◆ Task directions
Check each line of the records for "with"; collect those that have it.

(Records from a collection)
"""
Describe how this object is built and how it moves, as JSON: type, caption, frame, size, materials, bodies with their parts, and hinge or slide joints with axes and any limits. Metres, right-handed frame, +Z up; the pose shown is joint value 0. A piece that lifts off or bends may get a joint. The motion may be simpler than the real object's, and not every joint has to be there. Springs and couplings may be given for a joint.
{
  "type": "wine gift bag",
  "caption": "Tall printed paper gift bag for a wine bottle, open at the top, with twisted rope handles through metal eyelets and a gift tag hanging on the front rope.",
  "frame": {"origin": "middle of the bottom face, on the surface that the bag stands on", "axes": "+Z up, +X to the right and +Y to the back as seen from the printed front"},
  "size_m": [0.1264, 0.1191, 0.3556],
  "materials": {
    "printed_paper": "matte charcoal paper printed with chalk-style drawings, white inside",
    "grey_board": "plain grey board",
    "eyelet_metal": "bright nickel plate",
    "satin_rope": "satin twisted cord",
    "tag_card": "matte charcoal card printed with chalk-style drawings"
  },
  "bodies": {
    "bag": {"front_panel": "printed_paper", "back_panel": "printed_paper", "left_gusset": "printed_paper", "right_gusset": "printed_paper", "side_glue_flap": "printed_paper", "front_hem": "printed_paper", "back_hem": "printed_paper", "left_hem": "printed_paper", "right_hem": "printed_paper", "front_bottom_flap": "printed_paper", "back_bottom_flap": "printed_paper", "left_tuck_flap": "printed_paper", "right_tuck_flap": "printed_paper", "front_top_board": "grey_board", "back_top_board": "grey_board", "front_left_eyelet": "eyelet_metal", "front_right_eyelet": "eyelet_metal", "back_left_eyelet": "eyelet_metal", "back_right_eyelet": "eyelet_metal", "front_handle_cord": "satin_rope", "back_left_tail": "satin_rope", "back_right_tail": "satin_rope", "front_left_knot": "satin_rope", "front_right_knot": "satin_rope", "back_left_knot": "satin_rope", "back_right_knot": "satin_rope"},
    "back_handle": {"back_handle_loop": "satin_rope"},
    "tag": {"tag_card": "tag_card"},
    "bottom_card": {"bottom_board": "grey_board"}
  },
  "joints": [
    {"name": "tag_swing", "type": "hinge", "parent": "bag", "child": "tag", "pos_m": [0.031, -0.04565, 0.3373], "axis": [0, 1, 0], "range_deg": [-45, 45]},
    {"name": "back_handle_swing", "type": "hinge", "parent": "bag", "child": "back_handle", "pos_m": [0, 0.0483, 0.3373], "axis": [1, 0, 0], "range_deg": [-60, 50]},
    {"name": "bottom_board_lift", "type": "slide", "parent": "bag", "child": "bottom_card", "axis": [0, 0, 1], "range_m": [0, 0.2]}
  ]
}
"""
"""
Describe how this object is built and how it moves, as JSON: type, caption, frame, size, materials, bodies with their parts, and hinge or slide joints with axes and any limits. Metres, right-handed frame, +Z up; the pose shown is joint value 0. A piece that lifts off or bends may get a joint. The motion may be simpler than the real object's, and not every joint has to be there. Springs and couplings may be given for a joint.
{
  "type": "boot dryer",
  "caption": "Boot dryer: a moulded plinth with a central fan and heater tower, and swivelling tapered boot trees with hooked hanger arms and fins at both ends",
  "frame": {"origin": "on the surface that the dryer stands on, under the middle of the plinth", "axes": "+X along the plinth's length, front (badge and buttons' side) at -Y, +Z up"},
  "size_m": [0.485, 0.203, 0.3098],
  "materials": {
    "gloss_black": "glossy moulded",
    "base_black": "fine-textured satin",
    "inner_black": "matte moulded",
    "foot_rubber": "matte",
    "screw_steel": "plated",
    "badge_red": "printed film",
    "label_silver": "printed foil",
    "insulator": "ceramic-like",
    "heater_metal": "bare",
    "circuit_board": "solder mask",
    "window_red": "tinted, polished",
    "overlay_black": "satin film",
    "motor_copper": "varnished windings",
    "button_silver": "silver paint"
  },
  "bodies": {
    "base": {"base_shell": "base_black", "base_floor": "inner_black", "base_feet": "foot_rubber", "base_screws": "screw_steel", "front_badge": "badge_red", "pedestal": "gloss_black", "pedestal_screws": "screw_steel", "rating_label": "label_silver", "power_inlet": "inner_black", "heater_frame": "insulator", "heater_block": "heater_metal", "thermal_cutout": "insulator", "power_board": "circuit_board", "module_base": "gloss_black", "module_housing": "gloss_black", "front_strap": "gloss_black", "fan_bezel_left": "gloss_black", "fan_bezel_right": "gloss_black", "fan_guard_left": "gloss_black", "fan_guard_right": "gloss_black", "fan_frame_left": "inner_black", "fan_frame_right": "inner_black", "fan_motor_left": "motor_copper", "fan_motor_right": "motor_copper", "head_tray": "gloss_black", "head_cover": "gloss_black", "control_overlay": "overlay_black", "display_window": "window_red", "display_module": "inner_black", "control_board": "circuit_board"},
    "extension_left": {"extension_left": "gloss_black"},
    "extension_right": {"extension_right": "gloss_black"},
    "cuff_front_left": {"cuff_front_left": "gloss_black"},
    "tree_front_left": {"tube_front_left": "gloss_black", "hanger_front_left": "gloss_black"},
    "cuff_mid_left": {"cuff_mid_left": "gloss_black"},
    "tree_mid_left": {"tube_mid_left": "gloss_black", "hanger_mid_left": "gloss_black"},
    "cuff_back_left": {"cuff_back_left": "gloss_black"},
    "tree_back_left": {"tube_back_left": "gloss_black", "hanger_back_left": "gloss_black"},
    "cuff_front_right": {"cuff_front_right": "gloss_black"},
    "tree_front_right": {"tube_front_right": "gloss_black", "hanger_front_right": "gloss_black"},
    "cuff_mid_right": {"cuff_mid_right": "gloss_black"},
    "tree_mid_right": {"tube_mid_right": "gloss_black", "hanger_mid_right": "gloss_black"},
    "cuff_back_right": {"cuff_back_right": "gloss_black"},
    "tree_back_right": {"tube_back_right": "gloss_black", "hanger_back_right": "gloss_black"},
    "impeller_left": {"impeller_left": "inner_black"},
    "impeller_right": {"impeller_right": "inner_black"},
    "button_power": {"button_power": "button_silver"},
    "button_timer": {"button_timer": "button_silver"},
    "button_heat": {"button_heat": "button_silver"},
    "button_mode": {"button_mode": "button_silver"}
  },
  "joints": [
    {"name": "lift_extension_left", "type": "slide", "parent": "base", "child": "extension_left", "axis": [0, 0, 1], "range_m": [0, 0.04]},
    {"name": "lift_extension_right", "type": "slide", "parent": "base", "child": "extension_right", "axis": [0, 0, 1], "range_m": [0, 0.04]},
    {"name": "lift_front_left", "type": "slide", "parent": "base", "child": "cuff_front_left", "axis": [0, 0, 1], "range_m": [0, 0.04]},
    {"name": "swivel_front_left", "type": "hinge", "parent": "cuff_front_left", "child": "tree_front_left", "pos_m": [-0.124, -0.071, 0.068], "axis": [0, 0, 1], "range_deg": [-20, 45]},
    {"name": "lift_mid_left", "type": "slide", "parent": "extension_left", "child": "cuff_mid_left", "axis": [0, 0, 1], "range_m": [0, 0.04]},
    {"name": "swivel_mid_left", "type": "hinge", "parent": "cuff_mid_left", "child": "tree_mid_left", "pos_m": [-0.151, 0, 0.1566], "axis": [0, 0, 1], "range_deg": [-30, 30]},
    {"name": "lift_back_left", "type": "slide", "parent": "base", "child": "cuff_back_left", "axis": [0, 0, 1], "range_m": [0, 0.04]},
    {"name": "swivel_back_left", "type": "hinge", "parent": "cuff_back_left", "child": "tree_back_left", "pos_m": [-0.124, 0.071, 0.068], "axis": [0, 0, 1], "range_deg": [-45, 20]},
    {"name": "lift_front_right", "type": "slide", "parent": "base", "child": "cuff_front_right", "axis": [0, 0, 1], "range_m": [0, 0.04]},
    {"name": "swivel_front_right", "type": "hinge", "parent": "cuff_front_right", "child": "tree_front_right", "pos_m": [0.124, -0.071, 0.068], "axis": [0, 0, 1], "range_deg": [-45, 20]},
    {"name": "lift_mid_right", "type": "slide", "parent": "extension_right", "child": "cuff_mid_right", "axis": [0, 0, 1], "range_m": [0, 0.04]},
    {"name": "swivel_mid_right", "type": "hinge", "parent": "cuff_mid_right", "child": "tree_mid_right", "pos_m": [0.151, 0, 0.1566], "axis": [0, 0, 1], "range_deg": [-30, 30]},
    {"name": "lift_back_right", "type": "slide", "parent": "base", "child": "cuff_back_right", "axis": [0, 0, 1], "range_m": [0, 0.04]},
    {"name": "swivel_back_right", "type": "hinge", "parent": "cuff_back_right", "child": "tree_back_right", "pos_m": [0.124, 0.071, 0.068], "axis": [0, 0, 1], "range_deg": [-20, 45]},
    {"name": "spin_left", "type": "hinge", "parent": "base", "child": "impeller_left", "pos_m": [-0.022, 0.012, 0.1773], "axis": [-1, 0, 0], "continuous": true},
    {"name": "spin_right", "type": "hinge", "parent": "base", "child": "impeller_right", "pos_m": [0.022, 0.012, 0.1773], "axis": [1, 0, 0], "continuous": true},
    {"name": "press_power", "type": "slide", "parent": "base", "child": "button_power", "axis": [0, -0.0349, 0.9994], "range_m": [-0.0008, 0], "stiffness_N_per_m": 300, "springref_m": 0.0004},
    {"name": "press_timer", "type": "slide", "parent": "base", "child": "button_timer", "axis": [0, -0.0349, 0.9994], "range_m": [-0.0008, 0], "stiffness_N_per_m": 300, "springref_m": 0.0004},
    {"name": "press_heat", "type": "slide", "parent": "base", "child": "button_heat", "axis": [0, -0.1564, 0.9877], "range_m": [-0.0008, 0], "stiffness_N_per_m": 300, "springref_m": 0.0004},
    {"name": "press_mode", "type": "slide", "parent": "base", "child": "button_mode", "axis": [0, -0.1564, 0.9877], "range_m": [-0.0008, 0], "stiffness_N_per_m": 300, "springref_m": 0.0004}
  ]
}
"""
◆ Output of the exercise
Describe how this object is built and how it moves, as JSON: type, caption, frame, size, materials, bodies with their parts, and hinge or slide joints with axes and any limits. Metres, right-handed frame, +Z up; the pose shown is joint value 0. A piece that lifts off or bends may get a joint. The motion may be simpler than the real object's, and not every joint has to be there. Springs and couplings may be given for a joint.
  "caption": "Tall printed paper gift bag for a wine bottle, open at the top, with twisted rope handles through metal eyelets and a gift tag hanging on the front rope.",
    "printed_paper": "matte charcoal paper printed with chalk-style drawings, white inside",
    "tag_card": "matte charcoal card printed with chalk-style drawings"
Describe how this object is built and how it moves, as JSON: type, caption, frame, size, materials, bodies with their parts, and hinge or slide joints with axes and any limits. Metres, right-handed frame, +Z up; the pose shown is joint value 0. A piece that lifts off or bends may get a joint. The motion may be simpler than the real object's, and not every joint has to be there. Springs and couplings may be given for a joint.
  "caption": "Boot dryer: a moulded plinth with a central fan and heater tower, and swivelling tapered boot trees with hooked hanger arms and fins at both ends",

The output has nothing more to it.